Social Media: the Future of Diagnosis?

A study suggests that your Facebook posts can be used to determine what diseases or conditions you have with reasonable accuracy.

A new study appearing in PLOS One suggests that your Facebook posts can be used to diagnose a variety of diseases.

Researchers from the University of Pennsylvania found 999 brave souls willing to share their entire Facebook history – amounting to 950,000 Facebook status updates and 20 million words, which is equivalent to about 15 copies of Proust’s Remembrance of Things Past although with slightly less sardonic wit and slightly more emojis.

Stop trying to make “social mediome” happen. It’s not gonna happen.

Stop trying to make “social mediome” happen. It’s not gonna happen.

From this data they derived what they call a “social mediome” – we’ll see if that catches on – a set of 700 variables that reflected the 500 most-common word pairs seen, and 200 common word-cluster “topics”.

Each of the 999 individuals thus had a 700-variable fingerprint that represented all that they put out there into the ether of the social network.

Linking to the electronic medical record, the researchers asked whether they could use that fingerprint to predict the presence of 21 conditions like diabetes, psychosis, and pregnancy.

Ironically, the best social media site for diagnosis is Club Penguin.

And, for basically all of them, they could with varying degrees of accuracy. Pregnancy, in fact, was the easiest to predict, while the presence of coagulopathy was the hardest. This is probably for the best.

The authors compared Facebook’s ability to predict with the predictive ability of a combination of three demographic factors – a individual’s age, race, and sex, finding that Facebook-based prediction was significantly superior to demographic-based prediction for 10 of the 21 conditions.

Depression word cloud.

Depression word cloud.

Most of the word-clusters had good face validity.  People who were depressed, for example were more likely to have posts with words like “hurt” “feelings” and “care”. 

Not all the clusters made so much sense. One strong predictor of the presence of diabetes was a word cluster with words like “god”, “pray” and “lord” suggesting these postings are capturing some data that simple demographics do not.

Diabetes word cloud.

Diabetes word cloud.

Where does this all go? Well, the implication is that someday, by sharing your online data with your doctor, the doctor may be able to identify you as at risk for a condition that you didn’t even know about. Of course, this study doesn’t really go there. There is no information as to the timing of posts versus the diagnosis – it’s one thing to post about diabetes when you know you have diabetes, another thing altogether to predict FUTURE diabetes from current Facebook posts.

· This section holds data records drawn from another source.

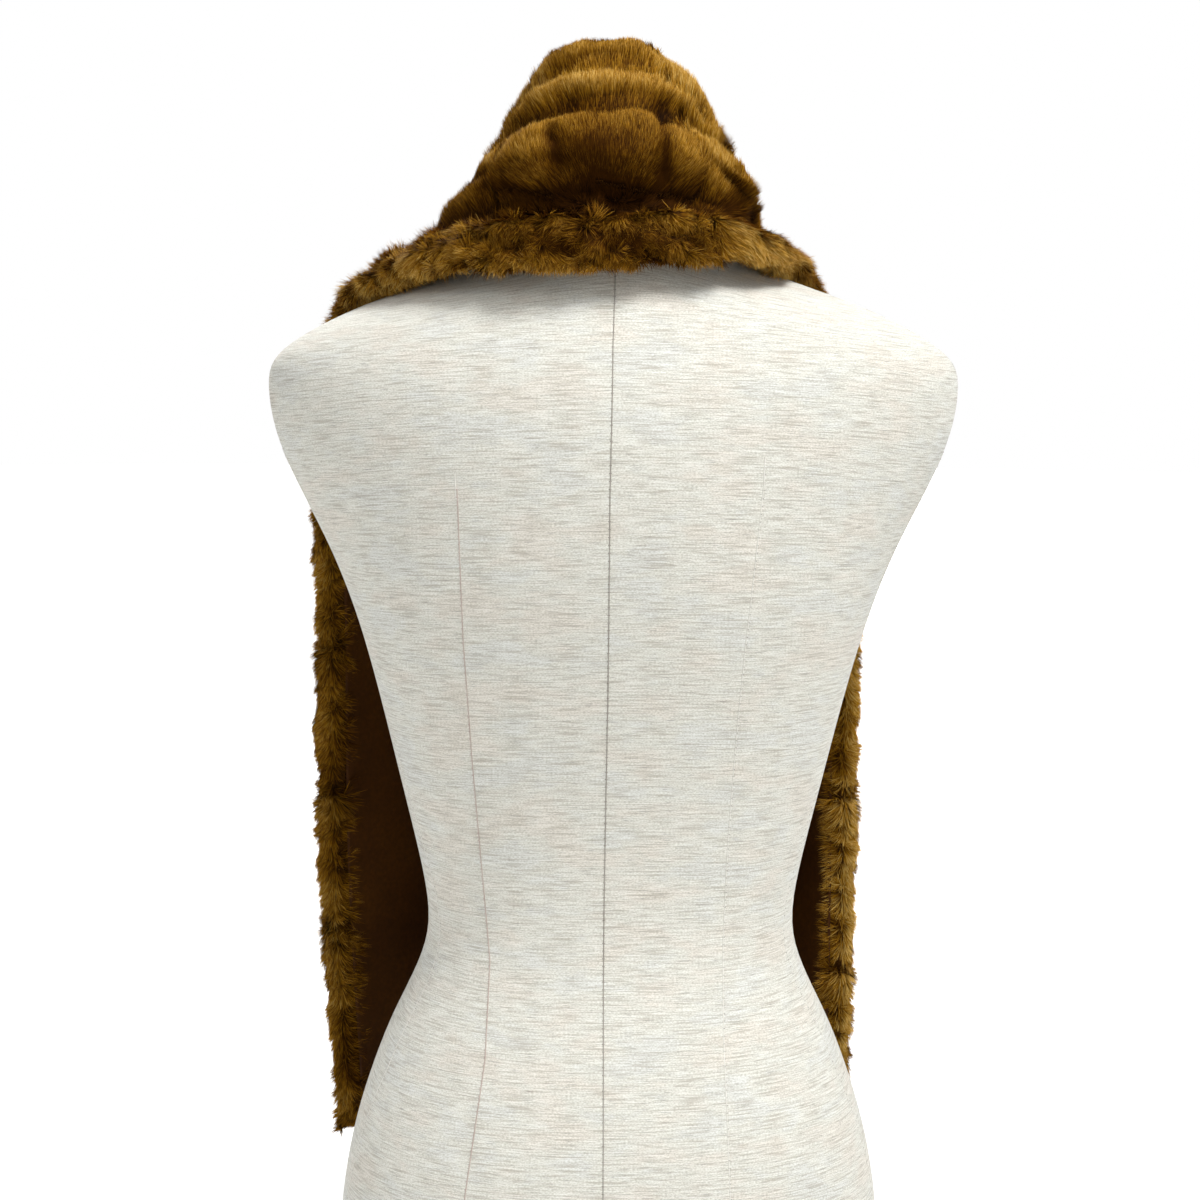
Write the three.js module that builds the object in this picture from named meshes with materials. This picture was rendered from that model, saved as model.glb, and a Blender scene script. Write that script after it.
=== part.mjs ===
// A sheared-fur collar wrap, worn by a limbless dress form that stands on its flat base.
// Millimetres, +Z up. The form faces -Y, so the wearer's left is +X. The tables have their origin
// on the form's own centre line, and the last lines move it under the middle of the whole.
// The wrap is one long strip of fifteen sewn pelts over a thin lining. It stands up round the
// neck in lengthwise folds, lies on the shoulders and hangs down in two fronts.
import * as THREE from 'three';

// The sizes of the wrap.
const PILE = 15; // fur wall, from the leather to the tips
const LINING_THICKNESS = 1.2;
const SEAM_GAP = 0.3; // between pelts at a join
const LINING_GAP = 0.6; // between the lining and the leather, which is less on a steep crease
const CLEARANCE = 1.6; // between the lining and the form
const EDGE_ROUND = 10; // the fur rounds over the wrap's edges this far in
const LINING_INSET = 13; // the lining stops this short of the edge
const ROUNDING_PLACES = [0, 1.5, 5]; // mm from an edge or hem, where the rounding has points
const HEM_TIP = 0.1; // mm, keeps the hem's last row a little open
const SHEET_WIDTH = 180; // of the strip, outer edge to neck edge

// The form's horizontal sections. half is the half width, mid the y of the widest point, front
// and back the y of the surface on the centre line, and power how square the section is.
const FORM_SECTIONS = [
  { z: 0, half: 146, mid: 6, front: -92, back: 104, power: 2.3 },
  { z: 40, half: 154, mid: 6, front: -98, back: 116, power: 2.3 },
  { z: 80, half: 157, mid: 6, front: -101, back: 123, power: 2.3 },
  { z: 120, half: 154, mid: 5, front: -101, back: 123, power: 2.3 },
  { z: 155, half: 147, mid: 4, front: -99, back: 117, power: 2.3 },
  { z: 186, half: 137, mid: 3, front: -96, back: 107, power: 2.25 },
  { z: 214, half: 126, mid: 1, front: -91, back: 95, power: 2.25 },
  { z: 242, half: 111, mid: 0, front: -86, back: 83, power: 2.2 },
  { z: 268, half: 103, mid: -1, front: -83, back: 76, power: 2.2 },
  { z: 300, half: 108, mid: -1, front: -84, back: 75, power: 2.2 },
  { z: 341, half: 118, mid: 0, front: -93, back: 79, power: 2.2 },
  { z: 387, half: 129, mid: 1, front: -109, back: 87, power: 2.15 },
  { z: 425, half: 138.5, mid: 2, front: -121, back: 95, power: 2.1 },
  { z: 459, half: 149, mid: 3, front: -124, back: 101, power: 2.05 },
  { z: 490, half: 162, mid: 4, front: -119, back: 105, power: 1.9 },
  { z: 522, half: 179, mid: 6, front: -111, back: 107, power: 1.75 },
  { z: 550, half: 191, mid: 8, front: -103, back: 106, power: 1.7 },
  { z: 576, half: 194.5, mid: 10, front: -93, back: 102, power: 1.7 },
  { z: 590, half: 192, mid: 11, front: -85, back: 97, power: 1.7 },
  { z: 601, half: 178, mid: 12, front: -78, back: 93, power: 1.75 },
  { z: 611, half: 160, mid: 12, front: -72, back: 88, power: 1.8 },
  { z: 621, half: 138, mid: 12, front: -66, back: 83, power: 1.85 },
  { z: 630, half: 112, mid: 11, front: -61, back: 78, power: 1.9 },
  { z: 638, half: 89, mid: 9, front: -57, back: 72, power: 1.95 },
  { z: 647, half: 70, mid: 7, front: -53, back: 65, power: 2 },
  { z: 658, half: 58, mid: 4, front: -50, back: 58, power: 2 },
  { z: 672, half: 51, mid: 1, front: -49, back: 52, power: 2 },
  { z: 688, half: 49, mid: -1, front: -49, back: 48, power: 2 },
  { z: 693, half: 45, mid: -1, front: -45, back: 44, power: 2 },
];
const FORM_SIDES = 44;
const BUST = { x: 76, z: 448, rise: 13, wide: 46, tall: 52 };

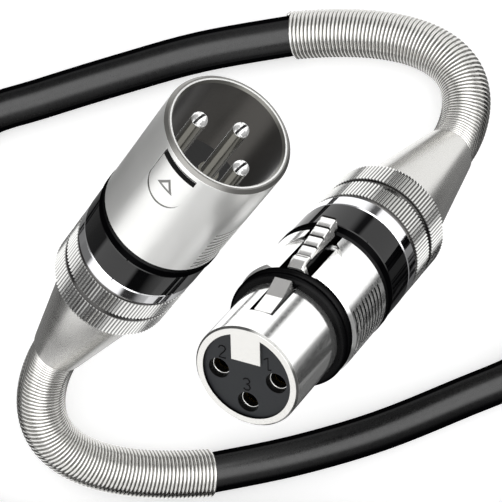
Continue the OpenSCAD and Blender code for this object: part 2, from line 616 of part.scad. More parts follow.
// side view of the lever: heights above the axis against stations
module lever_side(w, pts) translate([-w / 2, 0, 0]) rotate([90, 0, 90]) linear_extrude(height = w)
  polygon([for (p = pts) [p[1], -p[0]]]);
bump_len = 3;                                   // rounded front of the thumb part
pad_top = barrel_r + 0.1;
heel_low = spigot_r + 0.25;
step_len = (pad_rear - pad_front - bump_len) / lever_steps;
step_rise = 0.32;
module latch_lever() color([0.88, 0.88, 0.89]) as_female()
  difference() {
    union() {
      lever_side(hook_w, [[hook_front, strip_low + 0.5], [hook_front, hook_fold - 0.4],
        [nose_len - 3.5, hook_fold], [nose_len - 0.6, hook_top],
        [nose_len - 0.4, hook_top - 0.2], [nose_len - 0.4, strip_high], [pad_front + 1, strip_high],
        [pad_front + 1, strip_high + 1], [-pivot_at[1] - 2, strip_high + 1],
        [-pivot_at[1] - 2, strip_low], [hook_front + 1, strip_low]]);
      lever_side(lever_w, concat(
        [[pad_front, pad_low], [pad_front, pad_top - 0.4], [pad_front + 0.3, pad_top],
          [pad_front + 0.9, pad_top + 0.25], [pad_front + 1.7, pad_top + 0.35],
          [pad_front + 2.5, pad_top + 0.25], [pad_front + bump_len, pad_top]],
        [for (i = [0:lever_steps - 1], k = [0, 1])
          [pad_front + bump_len + step_len * (i + k), pad_top + step_rise * (i + k) + (k == 0 ? 0.1 : 0.25)]],
        [[pad_rear, pad_over], [female_barrel_len - 0.4, pad_over],
          [female_barrel_len - 0.4, heel_low], [-pivot_at[1] + 1, pivot_at[0] - 0.3],
          [-pivot_at[1] + 0.6, pivot_at[0] - 1.05], [-pivot_at[1] - 0.8, pivot_at[0] - 1.05],
          [-pivot_at[1] - 1.4, pad_low]]));
    }
    translate([0, pivot_at[0], pivot_at[1]]) rotate([0, 90, 0])
      cylinder(r = pivot_d / 2 + fit, h = far, center = true);
  }
// bowed leaf under the lever's neck, lying in the insert's key groove
leaf_front = nose_len + 0.4;
leaf_span = 6;
leaf_t = 0.3;
leaf_bow = 1.4;
leaf_foot = 0.4;
module latch_spring() color([0.8, 0.8, 0.78]) as_female() {
  low = latch_floor - fit + 0.02;
  lever_side(hook_w, [[leaf_front, low], [leaf_front, low + leaf_t],
    [leaf_front + leaf_span / 2, low + leaf_bow + leaf_t], [leaf_front + leaf_span, low + leaf_t],
    [leaf_front + leaf_span, low], [leaf_front + leaf_span - leaf_foot, low],
    [leaf_front + leaf_span / 2, low + leaf_bow], [leaf_front + leaf_foot, low]]);
}

// ---- one module per remaining node ----
module male_contact_1() male_contact([-CONTACTS[0][0], CONTACTS[0][1]]);
module male_contact_2() male_contact([-CONTACTS[1][0], CONTACTS[1][1]]);
module male_contact_3() male_contact(CONTACTS[2]);
module male_gasket() male_rear() gasket();
module male_id_band() male_rear() id_band();
module male_trim_ring() male_rear() trim_ring();
module male_slip_ring() male_rear() slip_ring();
module male_nut() male_rear() nut();
module male_boot() male_rear() boot();
module male_chuck() male_rear() chuck();
module male_spring() color([0.8, 0.8, 0.82]) coil_spring(male_curve, male_lengths);
module male_cable_tail() color([0.06, 0.06, 0.06]) cable_tail(male_curve, male_lengths, male_axis);
module male_cores() as_male() cores(male_barrel_len, male_insert_end + contact_rear);
module female_contact_1() female_contact(CONTACTS[0]);
module female_contact_2() female_contact(CONTACTS[1]);
module female_contact_3() female_contact(CONTACTS[2]);
module female_gasket() female_rear() gasket();
module female_id_band() female_rear() id_band();
module female_trim_ring() female_rear() trim_ring();
module female_slip_ring() female_rear() slip_ring();
module female_nut() female_rear() nut();
module female_boot() female_rear() boot();
module female_chuck() female_rear() chuck();
module female_spring() color([0.8, 0.8, 0.82]) coil_spring(female_curve, female_lengths);
module female_cable_tail() color([0.06, 0.06, 0.06]) cable_tail(female_curve, female_lengths, female_axis);
module female_cores() as_female() cores(female_barrel_len, female_insert_end + contact_rear);
module cable_run_right() color([0.06, 0.06, 0.06])
  tube(sweep(line_right, cable_r, 10, unit(male_curve[3] - male_curve[2]), -coil_out_dir));
module cable_run_left() color([0.06, 0.06, 0.06])
  tube(sweep(line_left, cable_r, 10, unit(female_curve[3] - female_curve[2]), coil_in_dir));
module cable_coil() color([0.06, 0.06, 0.06]) {
  tube(sweep(coil_line, cable_r, 6, coil_in_dir, coil_out_dir));
  echo(str("coil: inner radius ", coil_inner_r - cable_r, " mm, least gap between turns ",
    min(coil_pitch, layer_rise) - cable_d, " mm, cable ", line_length(coil_line), " mm, runs ",
    line_length(line_right), " and ", line_length(line_left), " mm"));
}

male_shell();
male_insert();
male_contact_1();
male_contact_2();
male_contact_3();
male_ground_spring();
male_gasket();
male_id_band();
male_trim_ring();
male_slip_ring();
male_nut();
male_boot();
male_chuck();
male_spring();
male_cable_tail();
male_cores();
female_shell();
female_insert();
female_contact_1();
female_contact_2();
female_contact_3();
nose_ring();
latch_lever();
latch_pin();
latch_spring();
female_gasket();
female_id_band();
female_trim_ring();
female_slip_ring();
female_nut();
female_boot();
female_chuck();
female_spring();
female_cable_tail();
female_cores();
cable_run_right();
cable_coil();
cable_run_left();
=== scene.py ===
"""Looks of a balanced microphone lead: two metal connectors on bent springs, and their cable.

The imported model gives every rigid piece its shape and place. This script dresses those
pieces, winds the close springs, lays the cable and sets the studio round them.
Lengths are millimetres, but for the studio's lamps and floor and for finished meshes,
which are in metres. Angles are degrees.
"""

from __future__ import annotations

import bisect
import logging
import math
from dataclasses import dataclass
from enum import Enum
from typing import Any, Sequence

import bpy
from mathutils import Matrix, Vector

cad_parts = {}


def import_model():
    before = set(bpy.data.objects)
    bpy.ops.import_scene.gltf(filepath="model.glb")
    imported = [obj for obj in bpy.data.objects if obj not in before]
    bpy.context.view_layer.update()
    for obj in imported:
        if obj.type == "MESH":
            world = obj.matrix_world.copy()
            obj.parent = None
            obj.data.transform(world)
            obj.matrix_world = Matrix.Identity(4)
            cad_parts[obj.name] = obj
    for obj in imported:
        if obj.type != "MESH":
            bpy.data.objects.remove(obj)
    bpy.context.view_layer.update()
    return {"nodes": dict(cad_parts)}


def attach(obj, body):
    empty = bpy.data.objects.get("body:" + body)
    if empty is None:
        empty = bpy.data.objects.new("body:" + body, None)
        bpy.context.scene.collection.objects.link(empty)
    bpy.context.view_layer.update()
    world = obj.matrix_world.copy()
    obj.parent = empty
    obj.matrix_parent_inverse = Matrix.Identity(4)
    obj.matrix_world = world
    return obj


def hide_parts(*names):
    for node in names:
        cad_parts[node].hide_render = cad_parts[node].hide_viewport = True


MM = 0.001
# from the zero of the layout's places to the frame's, the middle of the two connectors
LAYOUT_SHIFT = Vector((-0.54, 0.45, 0.0))
# most of a noise's values lie between these
NOISE_SPAN = (0.35, 0.65)
# how far a surface turns from the eye, 0 to 1, while a dull rim's gloss dies away
RIM_SPAN = (0.08, 0.42)
LOG = logging.getLogger("microphone_lead")

Tree = bpy.types.NodeTree
Node = bpy.types.Node
Socket = bpy.types.NodeSocket
Material = bpy.types.Material
Object = bpy.types.Object
Colour = tuple[float, float, float, float]
Point = tuple[float, float, float]
Pair = tuple[float, float]


# ---------------------------------------------------------------- colours and nodes


def linear(hex_tone: str) -> Colour:
    """Turns an sRGB hex colour into the linear colour that a shader takes.

    Args:
        hex_tone: six hex digits.

    Returns:
        Linear red, green and blue, and an alpha of 1.
    """
    parts = [int(hex_tone[i : i + 2], 16) / 255 for i in (0, 2, 4)]
    red, green, blue = [c / 12.92 if c <= 0.04045 else ((c + 0.055) / 1.055) ** 2.4 for c in parts]
    return red, green, blue, 1.0


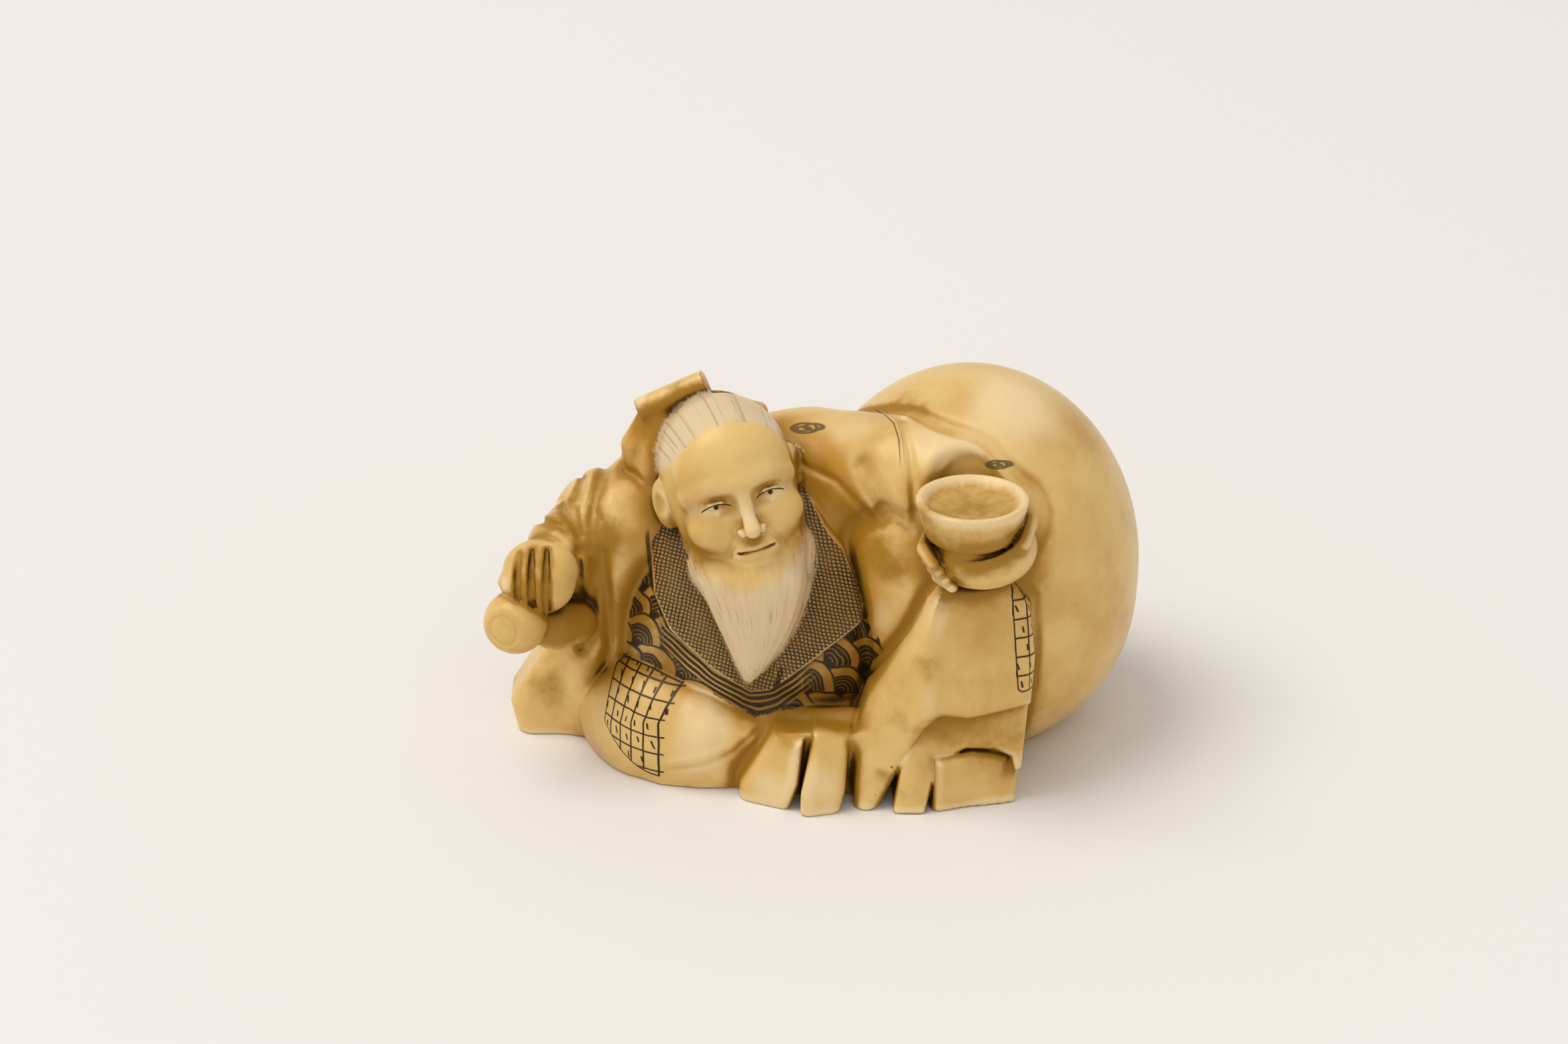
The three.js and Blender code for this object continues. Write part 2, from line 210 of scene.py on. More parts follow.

And of course, comparing only to demographic information is a bit of a straw man. Docs have a lot more info about patients than just their age, sex, and race.  Still, the data in your social media history may reveal aspects of health that we don’t capture well otherwise. But of course, whether you are willing to share that side of you with your health professional may say more about you than all those 20 million words ever could.